The Greater Journey is the enthralling, inspiring - and until now, untold - story of the adventurous American artists, writers, doctors, politicians, architects, and others of high aspiration who set off for Paris in the years between 1830 and 1900, ambitious to excel in their work.

After risking the hazardous journey across the Atlantic, these Americans embarked on a greater journey in the City of Light. Most had never left home, never experienced a different culture. None had any guarantee of success. That they achieved so much for themselves and their country profoundly altered American history.

As David McCullough writes, “Not all pioneers went west.”

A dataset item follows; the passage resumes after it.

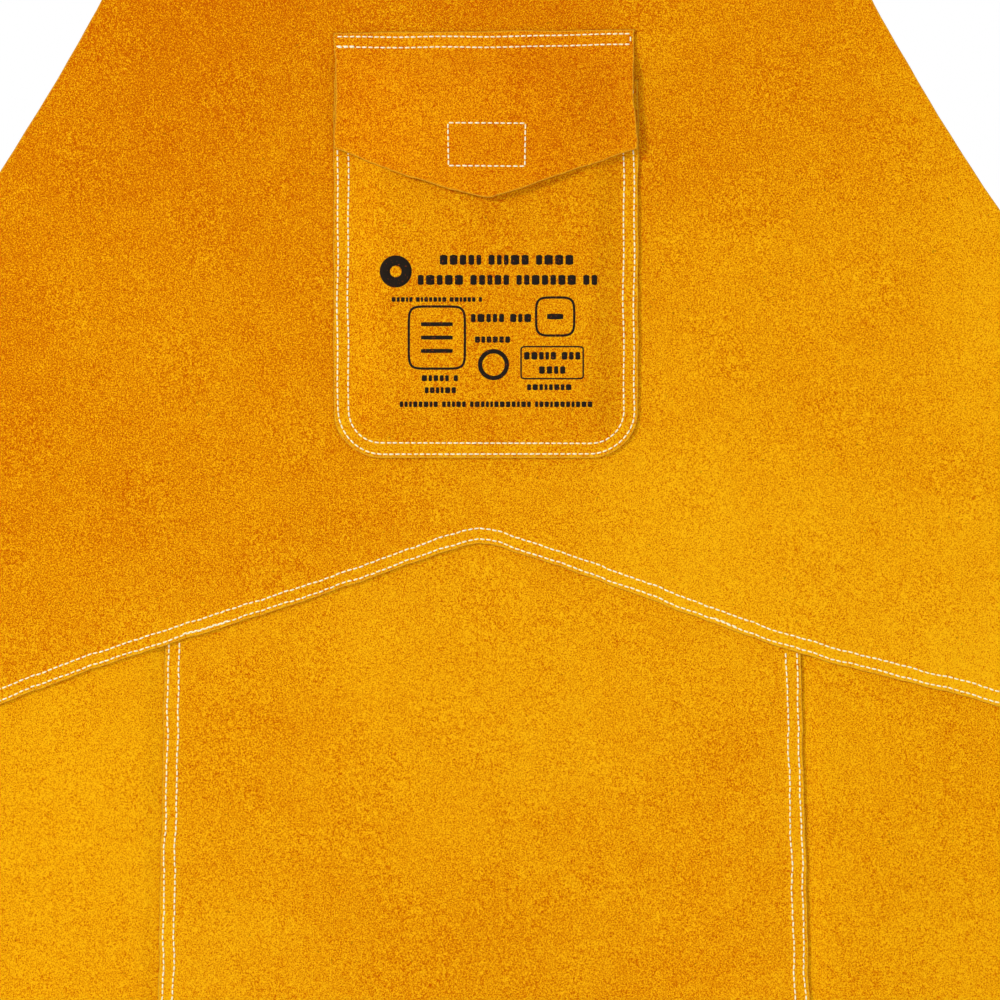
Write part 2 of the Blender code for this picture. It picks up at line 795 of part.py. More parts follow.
def neck_geometry():
    """(lean of the neck straps, ring centre to where they meet the hook)."""
    hook = HOOK_RADIUS + STRAP_LEATHER / 2
    rise = -HOOK_RADIUS - NECK_RING_Z
    reach = math.hypot(NECK_RING_X, rise)
    lean = math.atan2(NECK_RING_X, rise) - math.asin(hook / reach)
    return lean, math.sqrt(reach**2 - hook**2)


def neck_side(space, along_points, outward):
    """Stations of the long strap on one side, from (along, front) points. It
    turns on edge between TWIST_FROM and TWIST_TO, to lie flat on the hook."""
    found = []
    for s, z in along_points:
        t = min(max((s - TWIST_FROM) / (TWIST_TO - TWIST_FROM), 0), 1)
        turn = t * t * (3 - 2 * t) * math.pi / 2
        flat = space.to_3x3() @ Vector((0, outward, 0))
        across = flat * math.cos(turn) + Vector((0, 1, 0)) * math.sin(turn)
        found.append((space @ Vector((s, 0, z)), across, STRAP_WIDTH / 2))
    return found


def make_neck_strap():
    lean, reach = neck_geometry()
    front = (0, -1, 0)
    spaces = []
    for name, side in (("left", -1), ("right", 1)):
        centre = Vector((side * NECK_RING_X, 0, NECK_RING_Z))
        along = (-side * math.sin(lean), 0, math.cos(lean))
        spaces.append(empty(f"neck_strap_{name}_space", centre, along, front))
    left, right = spaces
    buckled_strap("neck_strap_short", "neck", NECK_HEEL, right)

    twist = [TWIST_FROM + (TWIST_TO - TWIST_FROM) * k / 10 for k in range(11)]
    blend = ease((FOLD_SETTLED + LAP, -STRAP_LEG), (TWIST_FROM, 0), 6)
    rise = ring_fold() + blend + [(s, 0) for s in twist[1:]] + [(reach, 0)]
    roller = NECK_HEEL + BUCKLE_LENGTH
    fall = [(reach, 0)] + [(s, 0) for s in reversed(twist)]
    fall += ease((TWIST_FROM - LAP, 0), (roller + 0.010, -BEHIND_ROLLER), 4)
    fall += ease((roller, -BEHIND_ROLLER), (NECK_HEEL, OVER_HEEL), 14)
    settled = (NECK_HEEL - TAIL_SETTLED, TAIL_LEG)
    fall += ease((NECK_HEEL - TAIL_CLEAR_FROM, OVER_HEEL), settled, 5)
    hook = HOOK_RADIUS + STRAP_LEATHER / 2
    over = arc(0, -HOOK_RADIUS, hook, 180 - math.degrees(lean), math.degrees(lean), 10)
    half = STRAP_WIDTH / 2
    stations = neck_side(left.matrix_world, rise, 1)
    stations += [((x, 0, z), (0, 1, 0), half) for x, z in over[1:-1]]
    stations += neck_side(right.matrix_world, fall, -1)
    across = right.matrix_world.to_3x3() @ Vector((0, -1, 0))
    end = NECK_HEEL - NECK_TAIL
    for s, width in round_tip(0, half):
        place = right.matrix_world @ Vector((end - s, 0, TAIL_LEG))
        stations.append((place, across, width))
    strap = ribbon("neck_strap_long", stations, STRAP_LEATHER, None, "strap_suede")

    place = (FOLD_RIVET, 0, 0)
    boolean(strap, pins("neck_left_rivet_cutter", [place], RIVET_HOLE, 0.02, left))
    rivet("neck_strap_long_ring_rivet", left, place, STRAP_LEG + STRAP_LEATHER / 2)
    hole = prong("neck_prong_hole_cutter", NECK_HEEL, right, PRONG_WIRE + FOLD_PLAY)
    boolean(strap, as_mesh(hole))
    places = [(roller + 0.008 + k * HOLE_PITCH, 0, 0) for k in range(NECK_FREE_HOLES)]
    boolean(strap, pins("neck_strap_hole_cutter", places, HOLE_RADIUS, 0.02, right))


def build():
    places = [(x, z, 0) for x, z in tab_rivet_places()]
    holes = pins("tab_rivet_cutter", places, RIVET_HOLE, 0.02)
    holes.rotation_euler = (math.pi / 2, 0, 0)
    make_panels(holes)
    make_pocket()
    for name, side in (("left", -1), ("right", 1)):
        neck_ring(f"neck_ring_{name}", side)
        waist_ring(f"waist_ring_{name}", side)
    make_tabs(holes)
    make_waist_straps()
    make_neck_strap()


clear_scene()
PARTS = new_collection("welding_apron")
CUTTERS = new_collection("cutters")
CUTTERS.hide_render = True
build()
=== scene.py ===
"""The finished look of a welding apron of split suede leather.

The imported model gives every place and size. This script lays the leather, the
stitching, the straps and the metalwork over it. Lengths are in metres, +Z is up
and the apron's front faces -Y. Run as a script, it builds everything in order;
the panel in the sidebar lists the same steps.
"""

import math

import bmesh
import bpy
import numpy as np
from bpy.props import FloatProperty, FloatVectorProperty, PointerProperty
from bpy.types import Operator, Panel, PropertyGroup
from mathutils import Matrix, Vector
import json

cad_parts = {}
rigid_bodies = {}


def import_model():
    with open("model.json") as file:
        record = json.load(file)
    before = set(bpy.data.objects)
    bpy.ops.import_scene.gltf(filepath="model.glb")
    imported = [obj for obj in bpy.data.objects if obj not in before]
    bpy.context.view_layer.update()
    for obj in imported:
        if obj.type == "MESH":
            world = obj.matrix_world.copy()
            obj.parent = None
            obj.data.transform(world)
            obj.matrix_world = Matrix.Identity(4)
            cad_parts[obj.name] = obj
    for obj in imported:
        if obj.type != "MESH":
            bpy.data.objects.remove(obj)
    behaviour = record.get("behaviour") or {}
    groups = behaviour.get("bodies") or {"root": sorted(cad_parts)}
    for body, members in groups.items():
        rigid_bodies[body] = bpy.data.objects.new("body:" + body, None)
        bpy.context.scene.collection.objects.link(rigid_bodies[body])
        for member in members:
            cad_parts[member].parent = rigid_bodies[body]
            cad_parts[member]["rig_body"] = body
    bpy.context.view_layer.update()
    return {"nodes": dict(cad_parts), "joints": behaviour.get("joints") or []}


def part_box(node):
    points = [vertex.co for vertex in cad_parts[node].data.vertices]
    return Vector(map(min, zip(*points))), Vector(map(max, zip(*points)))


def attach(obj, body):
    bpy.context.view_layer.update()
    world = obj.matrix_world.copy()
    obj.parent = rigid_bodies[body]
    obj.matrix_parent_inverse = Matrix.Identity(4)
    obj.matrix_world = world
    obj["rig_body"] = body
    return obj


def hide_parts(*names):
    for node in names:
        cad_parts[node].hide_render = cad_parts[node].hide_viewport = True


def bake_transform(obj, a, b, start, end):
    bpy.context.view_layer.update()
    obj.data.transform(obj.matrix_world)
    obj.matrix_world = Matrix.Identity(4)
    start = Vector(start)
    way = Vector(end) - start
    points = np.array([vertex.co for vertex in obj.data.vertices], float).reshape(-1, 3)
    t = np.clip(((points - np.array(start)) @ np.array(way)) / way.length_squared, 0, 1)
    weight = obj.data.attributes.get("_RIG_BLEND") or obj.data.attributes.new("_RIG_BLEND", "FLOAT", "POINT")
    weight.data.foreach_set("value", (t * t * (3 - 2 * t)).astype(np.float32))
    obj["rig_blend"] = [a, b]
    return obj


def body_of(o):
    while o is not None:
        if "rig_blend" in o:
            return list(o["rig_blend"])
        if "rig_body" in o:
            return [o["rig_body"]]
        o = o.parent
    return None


bl_info = {
    "name": "Welding Apron Finish",
    "version": (1, 0, 0),
    "blender": (4, 5, 0),
    "location": "View3D > Sidebar > Apron",
    "description": "Leather, stitching, straps and metalwork of a welding apron",
    "category": "Add Mesh",
}

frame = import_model()

MM = 0.001


def corners(node):
    """A node's lowest and highest corner, as arrays."""
    low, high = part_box(node)
    return np.array(low, float), np.array(high, float)


BIB_LOW, BIB_HIGH = corners("bib_panel")
CENTRE_LOW, CENTRE_HIGH = corners("centre_skirt_panel")
SIDE_LOW, SIDE_HIGH = corners("right_skirt_panel")
POUCH_LOW, POUCH_HIGH = corners("pocket_pouch")
HEADING_LOW, HEADING_HIGH = corners("flap_heading")
FLAP_LOW, FLAP_HIGH = corners("pocket_flap")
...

Nearly all of the Americans profiled here - including Elizabeth Blackwell, James Fenimore Cooper, Mark Twain, Oliver Wendell Holmes, Ralph Waldo Emerson, Nathaniel Hawthorne, and Harriet Beecher Stowe - whatever their troubles learning French, their spells of homesickness, and their suffering in the raw cold winters by the Seine, spent many of the happiest days and nights of their lives in Paris. McCullough tells this sweeping, fascinating story with power and intimacy, bringing us into the lives of remarkable men and women who, in Saint-Gaudens’s phrase, longed “to soar into the blue”. The Greater Journey is itself a masterpiece.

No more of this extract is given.